By Agence France-Presse | Saturday, July 10th, 2010
Workers began Saturday directing underwater robots to replace the cap on a gushing well in the Gulf of Mexico, in a bid to finally contain the devastating oil flow.
Live video feed of the spill site showed remotely-controlled submarines maneuvering the cap system in order to remove the old containment cap and place a tighter one.
If all works as planned, the new cap combined with a series of tankers that on the surface could contain all the oil now soiling the Gulf's fragile coastlines as early as Monday.
But the new system, expected to take four to seven days to be operational, is only a temporary solution before relief wells are completed that could stop the flow completely -- and comes after repeated failures and setbacks for BP as it wrangles with the worstenvironmental disaster in US history.
Once the old cap is removed, oil will flow unabated into the Gulf waters for some 48 hours, and the new system's success is anything but guaranteed.
"This new sealing cap has not been deployed at these depths or under these conditions, and there can be no assurance that the sealing cap will be successfully installed or installed within the anticipated timeframe," BP warned in a statement.
BP senior vice president Kent Wells said other options remained at the ready, including a new "top hat" containment system, if necessary.
"We always have backups for our backups," he told reporters, noting that workers were also ramping up skimming activity to collect as much oil as spill site during recapping period.
Engineers nearly a mile (1,600 meters) above on the surface were manipulating the undersea robots, rushing to take advantage of about a week of expected favorable weather conditions in the spill area for the new operation.
The existing cap, which sucks up to 25,000 barrels (one million gallons) of oil a day, was installed over a month ago but it allowed some of the hydrocarbons to escape because it was loosely fitted over a jagged cut of the well pipe.

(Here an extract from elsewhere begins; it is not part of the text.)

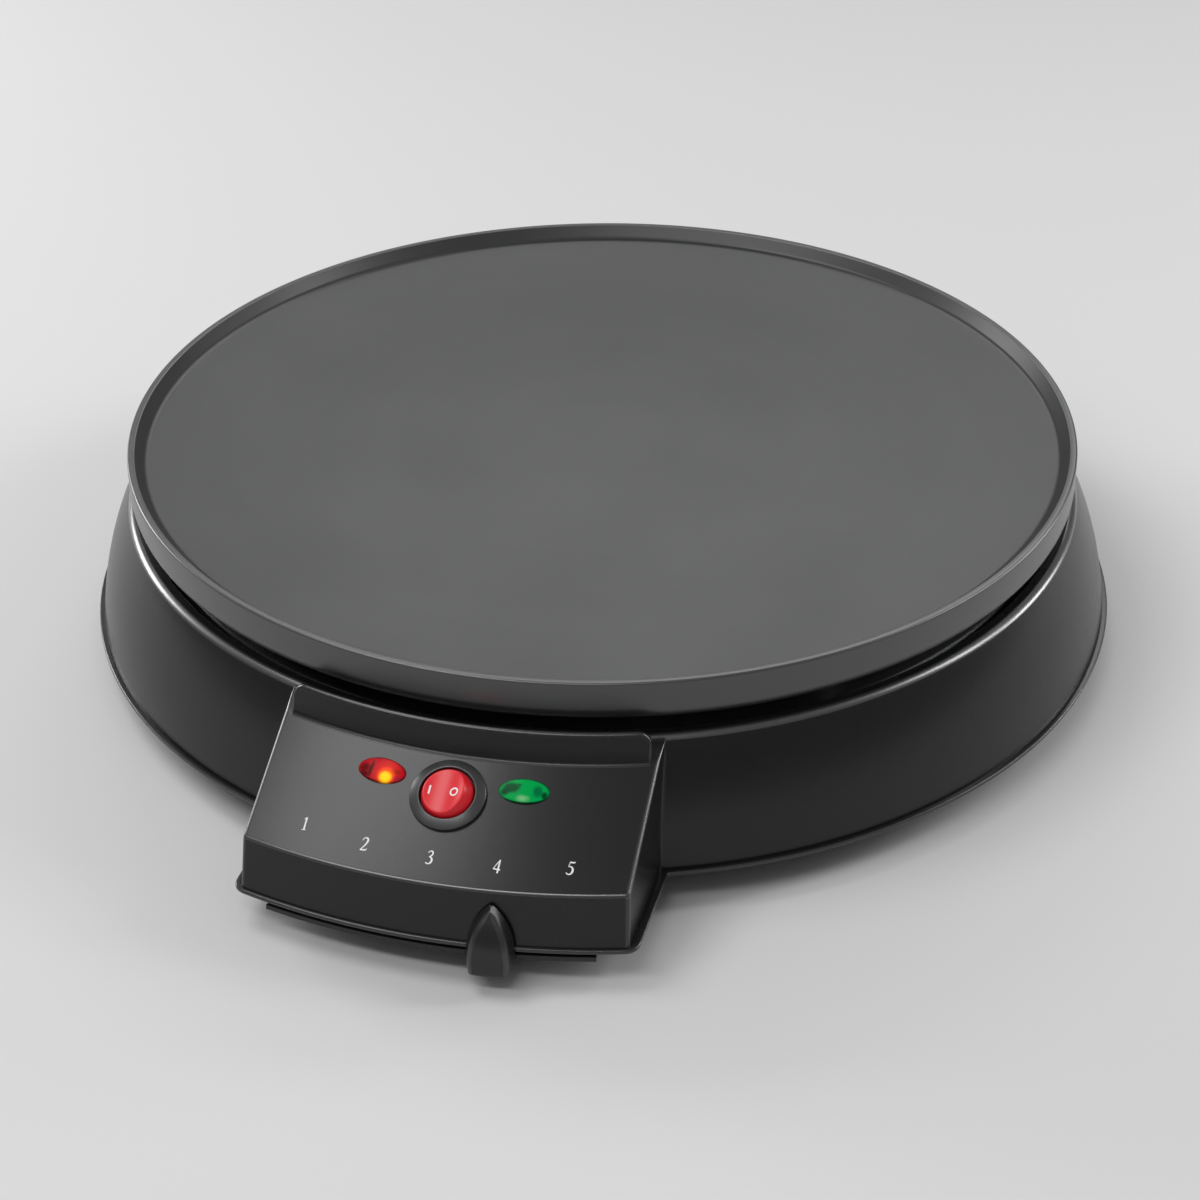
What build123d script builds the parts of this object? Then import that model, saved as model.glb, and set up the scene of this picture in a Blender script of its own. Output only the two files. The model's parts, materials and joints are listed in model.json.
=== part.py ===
from build123d import *
import math
import os

# Electric crepe maker: a cast hotplate on a flared plastic base, with a sloping control box at the front.
# All sizes are in millimetres. +Z is the plate's axis, Z = 0 is the table and -Y is the front.
# Angles around the plate are counted from the front, positive towards +X.

# ---- heights, from the table up ----
foot_height = 10.0  # table to the underside of the bottom cover
cover_thickness = 2.0
skirt_height = 40.7  # lip to the crest of the skirt's shoulder
plate_gap = 3.8  # shoulder crest to the plate's lower edge
plate_height = 14.2  # plate's lower edge to its rim

# ---- hotplate ----
plate_radius = 155.0
rim_width = 2.3
rim_depth = 4.0  # rim down to the cooking surface
rim_run = 3.2  # how far the rim's inner wall leans in
plate_thickness = 5.5
edge_fillet = 5.5  # round lower edge of the plate's side
edge_wall = 8.0  # thickness of the plate's hanging edge

# ---- base skirt ----
lip_radius = 169.2
lip_thickness = 1.4
skirt_base_radius = 167.6
shoulder_radius = 155.5
skirt_bulge = 2.3  # how far the wall's arc stands out from its chord
shoulder_fillet = 2.2
recess_radius = 151.0  # wall of the recess that the plate's edge hangs in
recess_depth = 5.2
recess_edge = 0.8  # chamfer at its mouth
wall = 2.5
deck_opening_radius = 122.0

# ---- control box ----
box_front_radius = 203.1  # front face at the lip
slope_foot_radius = 199.75
slope_foot_height = 17.5  # above the lip, like the heights below
slope_top_radius = 163.5
slope_top_height = 36.75
cheek_half_base = 58.0
cheek_half_top = 56.5
box_edge_fillet = 1.1
box_root_fillet = 2.0  # inner corners where the box grows out of the skirt
box_lip_radius = 204.0
box_lip_half = 60.5
box_lip_corner = 4.0
shield_height = 8.9  # heat shield wall behind the panel
shield_lean = 2.3
shield_thickness = 2.0
shield_half = 54.2
shield_corner = 4.5

# ---- temperature lever ----
slot_height = 1.2
slot_half_angle = 13.5
nose_half_angle = 14.0
nose_radius = 203.6
nose_inner_radius = 168.0
nose_thickness = 1.5
arm_thickness = 0.8
arm_width = 7.5
arm_rise = 3.2  # the arm's inner run above the cover
crank_length = 6.0
spindle_radius = 3.0
hub_radius = 7.5
hub_height = 9.0
lever_angle = 5.6  # where the lever stands
knob_gap = 0.6  # knob to the box's lip
knob_depth = 4.6
knob_half_width = 7.2  # at its back
knob_draft = 17.0  # how its sides close in towards the front, in degrees
knob_edge_fillet = 0.8
knob_bottom = 6.7
knob_tip = 26.4
knob_tip_round = 1.2

# ---- panel fittings, placed by angle around the plate and distance down the slope ----
lens_width = 15.0
lens_height = 7.7
lens_dome = 0.9
lens_flange = 1.6
lens_angle = 7.1
lens_drop = 9.4
switch_drop = 13.35
bezel_radius = 11.2
bezel_edge = 1.0
bezel_height = 2.4
bezel_mouth_radius = 8.0
barrel_radius = 10.0
barrel_depth = 14.0
rocker_radius = 7.9
rocker_gap = 0.4  # between the rocker and its barrel
rocker_pivot_depth = 0.6
rocker_rim_height = 4.4
rocker_dish = 15.5  # radius of the rocker's dished top
rocker_tilt = 9.0  # each way from the middle
trunnion_radius = 1.5
tab_width = 4.8
tab_thickness = 0.8
tab_length = 7.0
switch_tab_x = (-6.0, 0.0, 6.0)
lamp_radius = 3.0
lamp_length = 11.0

# ---- heating ----
tube_radius = 3.3
outer_ring_radius = 115.0
inner_ring_radius = 62.0
ring_start_angle = 110.0  # counted from +X, as the two arcs below
ring_turn_angle = 70.0
leg_bend = 9.0
leg_length = 12.0
insulator_radius = 4.0
insulator_length = 5.0
pin_radius = 1.5
pin_length = 12.0
clamp_angles = (30.0, 150.0, 210.0, 330.0)
clamp_overhang = 7.0  # clamp bar beyond each ring's centre line
clamp_width = 11.0
clamp_thickness = 1.2
pan_thickness = 0.6
pan_flange_radius = 146.0
pan_floor_radius = 104.0
pan_depth = 6.0
pan_hole_radius = 27.0

# ---- thermostat ----
bracket_length = 62.0
bracket_width = 20.0
bracket_thickness = 1.5
thermostat_radius = 14.0
thermostat_height = 14.0
bush_radius = 6.5
bush_height = 2.4  # above the cover

# ---- fastenings ----
plate_bolt_circle = 132.0
plate_bolt_angles = (45.0, 135.0, 225.0, 315.0)
plate_boss_radius = 6.0
standoff_height = 4.0
standoff_radius = 5.0
screw_radius = 2.0
screw_head_radius = 3.8
screw_head_height = 2.6
washer_radius = 5.0
washer_thickness = 0.8
post_circle = 138.0
post_angles = (60.0, 107.0, 155.0, 205.0, 253.0, 300.0)
post_radius = 4.5
box_post_circle = 186.0
box_post_margin = 1.3  # degrees between the nose and the posts in the box
cover_screw_radius = 1.6
cover_screw_length = 12.0
vent_length = 26.0
vent_width = 4.0
vent_circles = (60.0, 75.0, 90.0)
vent_step = 30  # degrees between vents
foot_circle = 140.0
foot_angles = (40.0, 140.0, 220.0, 320.0)
foot_radius = 11.0
foot_taper = 1.5
foot_neck_radius = 4.0

# ---- mains entry and wiring ----
gland_height = 11.0  # axis above the lip
gland_radius = 6.0
gland_flange_radius = 9.0
gland_flange_thickness = 2.5
gland_bore_radius = 3.6
gland_pad_radius = 10.5
gland_pad_rise = 0.4
gland_nut_radius = 8.5
gland_nut_thickness = 4.0
block_circle = 138.0
block_size = (30.0, 16.0, 14.0)
block_pitch = 9.0
block_way_depth = 9.0  # top of the block down to its wire holes
block_screw_radius = 1.5
fuse_radius = 2.2
fuse_length = 15.0
fuse_offset = 34.0  # in front of the plate's axis
fuse_clip_width = 6.0
fuse_clip_thickness = 0.8
fuse_screw_offset = 10.0  # fuse to its clip's screw
wire_radius = 1.3
wire_bend = 4.0
wire_level = 30.0  # height at which the wires cross the base
wire_rise = 7.0  # low wires above the lip
wire_right_lane = 24.0
wire_left_lane = 62.0
wire_front = (100.0, 90.0, 120.0)  # where each lane turns towards the switch

# ---- fits ----
clearance = 0.1  # a loose fit between two fixed pieces
running = 0.05  # radial play of a turning pin
swing = 0.4  # space between pieces that pass each other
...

BP is also working to connect the Helix Producer containment ship to another portion of the blown-out well. The ship should be up and running by Sunday, officials said.
Government estimates for the disastrous spill unleashed when the BP-leased Deepwater Horizon rig sank nearly three months ago, range between 35,000 to 60,000 barrels of oil (1.5 million to 2.5 million gallons) spewing into Gulf waters each day, based on interpretation of a live video feed of the leak.
The new cap and containment ship will raise containment capacity to 60,000 to 80,000 barrels (2.5 million to 3.4 million gallons) a day -- in effect halting spill that has imperiled wildlife and people's livelihoods across the Gulf Coast, according to officials.
An estimated 2.9 to 4.9 million barrels of oil have gushed into the Gulf waters since the spill began, and on day 82 of the spill, only 755,900 barrels have been recovered.
The government's pointman on the spill, Coast Guard Admiral Thad Allen, said on Friday he had approved the latest plans because they will provide for "far greater" containment capacity than current systems.
But no permanent solution is expected until the first of two relief wells is completed in order to inject drilling fluids into the gushing well and then seal it for good with cement.
The first relief well is expected to intersect the busted well by the end of July but it will take days or weeks -- until about mid-August -- to plug the leak, Wells said.
BP's backup plans include stationing nearly 400 boats between the Deepwater Horizon site and the Gulf Coast and more than 50 aircraft to spot and scoop up the additional oil that would flow into the Gulf.
In Pass Christian, Mississippi, cleanup crews in yellow reflective vests fanned out across the white sand beach, scooping tar balls from the water's edge with shovels and rakes under a punishing sun.
"It's a travesty," said Michael Howson, 48, who left his home in Chicago six weeks ago to work as a safety supervisor with the crew.
He's seen dead porpoises, turtles, pelicans, crabs, sea turtles and patches of oil as big as a car wash up on the beach.
"It's terrible they haven't been able to cap it yet," he told AFP. "It's destroying the beaches, it's destroying the wildlife and it's destroying the people."
Oil has now washed up on beaches in all five Gulf states -- Texas, Louisiana, Mississippi, Alabama and Florida -- forcing the closure of fishing grounds and threatening scores of coastal communities with financial ruin.